The miscues at the end of WWII, from the all-too-brief amount of time available to focus on Gurlitt and his cohorts to the lack of art awareness possessed by those who did interrogate these clean-handed allies of history’s most devoted mass-murderers are the subject of Ms Ronald’s last chapters. We walk away understanding, if we did not before, how the swiftly-arriving Cold War helped undercut the time and energy needed for more thorough investigations, while gritting our teeth at all of those who walked away, scot-free–and with hundreds of millions of dollars worth of art still within their possession (Gurlitt was one of the most important of these, at least given recent events).
We walk away with many questions. We wonder why it took the Germans so long after the almost accidental discovery of Cornelius Gurlitt’s hidden collections to begin to let the world know about them. And why the process of distinguishing what was plundered from what not has been wrapped in veils, and when the process will reasonably be finished. And how it is that a substantial group of Gurlitt’s holdings ended up in a late will destined for the Bern Museum. And how the museum can claim to do the necessa1ry provenance research with such a small staff, so quickly.

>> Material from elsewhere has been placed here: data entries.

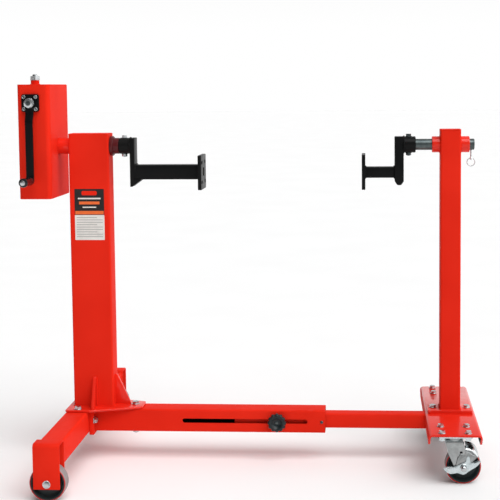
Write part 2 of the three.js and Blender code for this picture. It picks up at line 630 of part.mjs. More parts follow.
function clampKnob() {
  const { x, r, thick, studR } = KNOB;
  const lobes = 6;
  const shape = new THREE.Shape();
  const steps = 36;
  for (let i = 0; i < steps; i += 1) {
    const angle = (2 * Math.PI * i) / steps;
    const reach = r - 3.5 + 3.5 * Math.cos(lobes * angle);
    const point = polar(reach, angle);
    if (i === 0) {
      shape.moveTo(...point);
    } else {
      shape.lineTo(...point);
    }
  }
  const holder = group(x, -BEAM.size / 2, BEAM.z);
  const body = extrudeBack(shape, -6 - thick, thick);
  const boss = bar('y', -7, -GAP, 0, 0, 13, 20);
  const stud = bar('y', -3, BEAM.size / 2 - INNER.size / 2 + 12, 0, 0, studR, 12);
  add('clamp_knob', join(body, boss, stud), PLASTIC, holder);
}

// ---------------------------------------------------------------- casters
function casterPlate() {
  const { plateX, plateY, plateThick, raceR, boltX, boltY } = CASTER;
  const top = CHANNEL.top - CHANNEL.sheet - GAP;
  const [under, low] = [top - plateThick, top - 2 * plateThick];
  const plate = box(-plateX / 2, plateX / 2, -plateY / 2, plateY / 2, under, top);
  const added = [bar('z', low, under + 1, 0, 0, raceR)];
  for (const x of [-boltX, boltX]) {
    for (const y of [-boltY, boltY]) {
      added.push(bar('z', low, under + 1, x, y, 9, 6));
    }
  }
  return join(plate, ...added);
}

// Crown and two tapered legs that carry the wheel behind the swivel axis.
function casterYoke(legY) {
  const { trail, plateThick, crownR, sheet, axleR } = CASTER;
  const top = CHANNEL.top - CHANNEL.sheet - 2 * plateThick - 2 * GAP;
  const crown = bar('z', top - 16, top, 0, 0, crownR);
  const web = box(-24, 40, -legY - sheet, legY + sheet, top - 20, top - 14);
  const leg = outline([
    [-26, top - 8], [-26, top - 22], [trail - 16, WHEEL.r - 4], [trail - 8, WHEEL.r - 14],
    [trail + 8, WHEEL.r - 14], [trail + 16, WHEEL.r - 4], [44, top - 22], [44, top - 14],
  ]);
  const legs = [extrudeBack(leg, -legY - sheet, sheet), extrudeBack(leg, legY, sheet)];
  const axleHole = bar('y', -2 * legY, 2 * legY, trail, WHEEL.r, axleR + 0.6, 12);
  return combine(crown, [web, ...legs], [axleHole]);
}

// Foot lever on the axle: a bar with a turned-out tab at each end.
function brakeLever(near) {
  const profile = outline([
    [-58, -2], [-34, -12], [34, 0], [58, 18], [52, 26], [28, 14], [-34, 6], [-54, 8],
  ]);
  const [tabOut, tabIn] = [near - 18, near - 2];
  const tabs = [box(-58, -42, tabOut, tabIn, 0, 4), box(42, 58, tabOut, tabIn, 14, 18)];
  const bore = bar('y', tabOut, 0, 0, 0, CASTER.axleR + 0.6, 12);
  return combine(extrudeBack(profile, near - 5, 4.6), tabs, [bore]);
}

function caster(end, side) {
  const { x, y, trail, sheet, axleR } = CASTER;
  const holder = group(x, CHANNEL.y + side * y, 0);
  const legY = WHEEL.width / 2 + 5;
  const outside = legY + sheet + GAP;
  const axle = throughBolt('y', -outside - 14, outside + 10, trail, WHEEL.r, axleR);
  add(`${end}_caster_plate`, casterPlate(), ZINC, holder);
  add(`${end}_caster_yoke`, casterYoke(legY), ZINC, holder);
  add(`${end}_caster_core`, wheelCore().translate(trail, 0, WHEEL.r), BLACK, holder);
  add(`${end}_caster_tread`, wheelTread().translate(trail, 0, WHEEL.r), TREAD, holder);
  add(`${end}_caster_axle`, axle, ZINC, holder);
  add(`${end}_brake_lever`, brakeLever(-outside).translate(trail, 0, WHEEL.r), ZINC, holder);
}

// ---------------------------------------------------------------- assembly
leftLeg();
for (const side of [-1, 1]) {
  rigidWheel(side);
}
outerBeam();
beamFlange();
guideSleeve();
postFoot();
baseBolts();
leftPost();
bearingTube();
gearCase();
crankFlange();
wormBearings();
wormShaft();
mitrePair();
mainShaft();
crank();
leftAdaptor();
innerTube();
rightChannel();
rightFoot();
rightPost();
idler();
rightAdaptor();
clampKnob();
caster('front', -1);
caster('rear', 1);

export default stand;
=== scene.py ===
"""Looks of a geared engine stand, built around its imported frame.

Lengths in the tables and shape calls are millimetres from the posts' centre line. Every mesh is made
in metres in the row frame, whose origin is the middle of the stand's box.
"""
import math
import random

import bmesh
import bpy
from mathutils import Matrix, Vector


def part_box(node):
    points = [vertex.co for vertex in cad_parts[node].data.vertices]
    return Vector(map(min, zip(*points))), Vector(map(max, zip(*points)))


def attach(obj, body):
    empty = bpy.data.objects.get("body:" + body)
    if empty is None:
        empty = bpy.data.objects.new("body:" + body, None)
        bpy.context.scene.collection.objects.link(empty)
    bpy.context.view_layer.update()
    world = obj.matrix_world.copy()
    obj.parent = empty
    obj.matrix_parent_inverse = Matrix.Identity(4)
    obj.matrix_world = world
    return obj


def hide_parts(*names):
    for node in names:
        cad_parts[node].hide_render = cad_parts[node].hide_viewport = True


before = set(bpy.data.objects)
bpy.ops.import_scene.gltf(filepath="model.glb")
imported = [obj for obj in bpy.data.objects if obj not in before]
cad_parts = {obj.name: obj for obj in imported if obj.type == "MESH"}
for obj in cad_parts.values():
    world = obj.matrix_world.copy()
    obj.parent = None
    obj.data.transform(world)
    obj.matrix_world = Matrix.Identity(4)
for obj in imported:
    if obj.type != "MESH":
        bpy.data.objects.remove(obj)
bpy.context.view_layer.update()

MM = 0.001
MIDDLE = Vector((-2.0, 35.0, 0.0))  # middle of the overall box, from the posts' centre line
AXIS_Z = 1110.0
SHARP = math.radians(32)
rng = random.Random(11)


# ------------------------------------------------------------------ materials
def new_material(name):
    """A material with its Principled shader, and a helper that adds nodes."""
    material = bpy.data.materials.new(name)
    material.use_nodes = True
    tree = material.node_tree
    shader = tree.nodes["Principled BSDF"]
    return material, tree, shader


def add_node(tree, kind, inputs=None, **settings):
    node = tree.nodes.new(kind)
    for key, value in settings.items():
        setattr(node, key, value)
    for key, value in (inputs or {}).items():
        if isinstance(value, bpy.types.NodeSocket):
            tree.links.new(value, node.inputs[key])
        else:
            node.inputs[key].default_value = value
    return node


def position(tree, stretch=(1, 1, 1)):
    coordinates = add_node(tree, "ShaderNodeTexCoord").outputs["Object"]
    mapping = add_node(tree, "ShaderNodeMapping", {"Vector": coordinates, "Scale": stretch})
    return mapping.outputs["Vector"]


def noise(tree, where, scale, detail=3.0, rough=0.5):
    inputs = {"Vector": where, "Scale": scale, "Detail": detail, "Roughness": rough}
    return add_node(tree, "ShaderNodeTexNoise", inputs).outputs["Fac"]


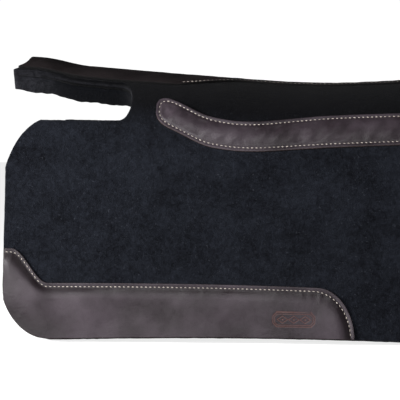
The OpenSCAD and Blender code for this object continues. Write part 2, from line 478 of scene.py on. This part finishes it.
TOP_FELT = wool_felt(
    "black_wool_felt",
    dark=(0.0006, 0.0006, 0.0009, 1), light=(0.0062, 0.0071, 0.0098, 1), fleck_and_highlight=(0.028, 0.03, 0.036, 1),
)
TOP_CUT = wool_felt(
    "black_wool_felt_cut_edge",
    dark=(0.0006, 0.0006, 0.0008, 1), light=(0.004, 0.0043, 0.0056, 1), fleck_and_highlight=(0.022, 0.022, 0.027, 1),
    cut=1.0,
)
BASE_FELT = wool_felt(
    "charcoal_wool_felt",
    dark=(0.002, 0.0022, 0.003, 1), light=(0.01, 0.011, 0.014, 1), fleck_and_highlight=(0.03, 0.033, 0.038, 1),
)
BASE_CUT = wool_felt(
    "charcoal_wool_felt_cut_edge",
    dark=(0.001, 0.0011, 0.0015, 1), light=(0.0062, 0.0066, 0.0084, 1), fleck_and_highlight=(0.022, 0.022, 0.0265, 1),
    cut=1.0,
)
WEAR_LEATHER = smooth_leather(
    "espresso_wear_leather",
    dark=(0.0032, 0.0018, 0.0024, 1), light=(0.0228, 0.0175, 0.0217, 1), tool_tint=(0.045, 0.014, 0.009, 1),
    roughness=0.4, gloss=0.12,
)
WEAR_EDGE = raw_edge("espresso_leather_raw_edge", (0.008, 0.005, 0.0045, 1), (0.035, 0.024, 0.022, 1))
SPINE_LEATHER = smooth_leather(
    "black_brown_spine_leather",
    dark=(0.0034, 0.0028, 0.003, 1), light=(0.0098, 0.0079, 0.0082, 1), tool_tint=(0.02, 0.012, 0.01, 1),
    roughness=0.65, gloss=0.02,
)
SPINE_EDGE = raw_edge("spine_leather_raw_edge", (0.0006, 0.0006, 0.0007, 1), (0.0025, 0.0023, 0.0024, 1))
CREAM_THREAD = waxed_thread("cream_waxed_thread", (0.05, 0.04, 0.032, 1), (0.19, 0.165, 0.14, 1))


# ---- felt ----

FRONT_COLUMNS = 36              # in front of the notch's inner end
LONG_COLUMNS = 136              # behind it
TONGUE_ROWS = 16
NOTCH_ROWS = 26
SIDE_ROWS = 60
BASE_COARSENESS = 0.7           # grid of the base felt, which is mostly hidden
GLUE_GAP = 0.2 * MM
CUT_LOOPS = 3                   # loops of vertices across a cut edge of felt
CUT_ROUND = 1.2 * MM
CUT_RAGGED = 0.45 * MM
FLEX_FROM = 68 * MM             # the felt's bend at a flex line, along the felt
FLEX_TO = 145 * MM


def felt_pattern(scale):
    """Column and row counts of a felt half, and where its grid lies on the flat pattern."""
    counts = (FRONT_COLUMNS, LONG_COLUMNS, TONGUE_ROWS, NOTCH_ROWS, SIDE_ROWS)
    front, long, tongue, notch, low = (max(4, round(count * scale)) for count in counts)

    def row(j, x):
        if j <= tongue:
            return TONGUE_HALF * j / tongue
        if j <= tongue + notch:
            t = (1 - math.cos(math.pi * (j - tongue) / notch)) / 2
            return mix(TONGUE_HALF, notch_low_s(x), t)
        return mix(notch_low_s(x), bottom_flat(x), eased((j - tongue - notch) / low))

    def ends(j):
        """x of the front edge, of the notch's inner end and of the rear edge in row j."""
        inner = NOTCH_END - NOTCH_ROUND
        if j <= tongue:
            return tongue_front(row(j, 0)), inner, HALF_LEN
        if j < tongue + notch:
            bulge = math.sin(math.pi * (j - tongue) / notch) ** NOTCH_BLUNT
            return None, NOTCH_END - NOTCH_ROUND * (1 - bulge), HALF_LEN
        at = HALF_LEN - LOWER_CORNER[0]
        down = row(j, -at) - notch_low_s(-at)
        up = bottom_flat(-at) - row(j, -at)
        lower = LOWER_CORNER[0] * quarter(1 - up / LOWER_CORNER[1])
        upper = UPPER_CORNER[0] * (1 - where(chamfer, down / UPPER_CORNER[1]))
        return max(SIDE_FRONT, -HALF_LEN + max(lower, upper)), inner, HALF_LEN - lower

    limits = [ends(j) for j in range(tongue + notch + low + 1)]

    def place(i, j):
        fore, inner, rear = limits[j]
        if i <= front:
            x = inner if fore is None else mix(fore, inner, i / front)
        else:
            t = (i - front) / long
            x = mix(inner, rear, mix(t, math.sin(t * math.pi / 2), 0.5))
        return x, row(j, x)

    def keep(i, j):
        return i >= front or j < tongue or j >= tongue + notch

    return front + long, tongue + notch + low, place, keep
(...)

We walk away wondering, as Ms Ronald does, how much is still hidden in how many vaults in how many places, waiting to be found. With Cornelius Gurlitt’s death a little over a year ago, we may never know exactly how much is still gathered here or there from what his father managed to steal for himself while he was stealing for Hitler and others. And what of works plundered and perhaps hidden by the likes of Moeller and Voss? This book is the proof that, just when you thought the last word had been written on the Holocaust, in its profound self-contradictory ineffability, there are more awaiting the pen.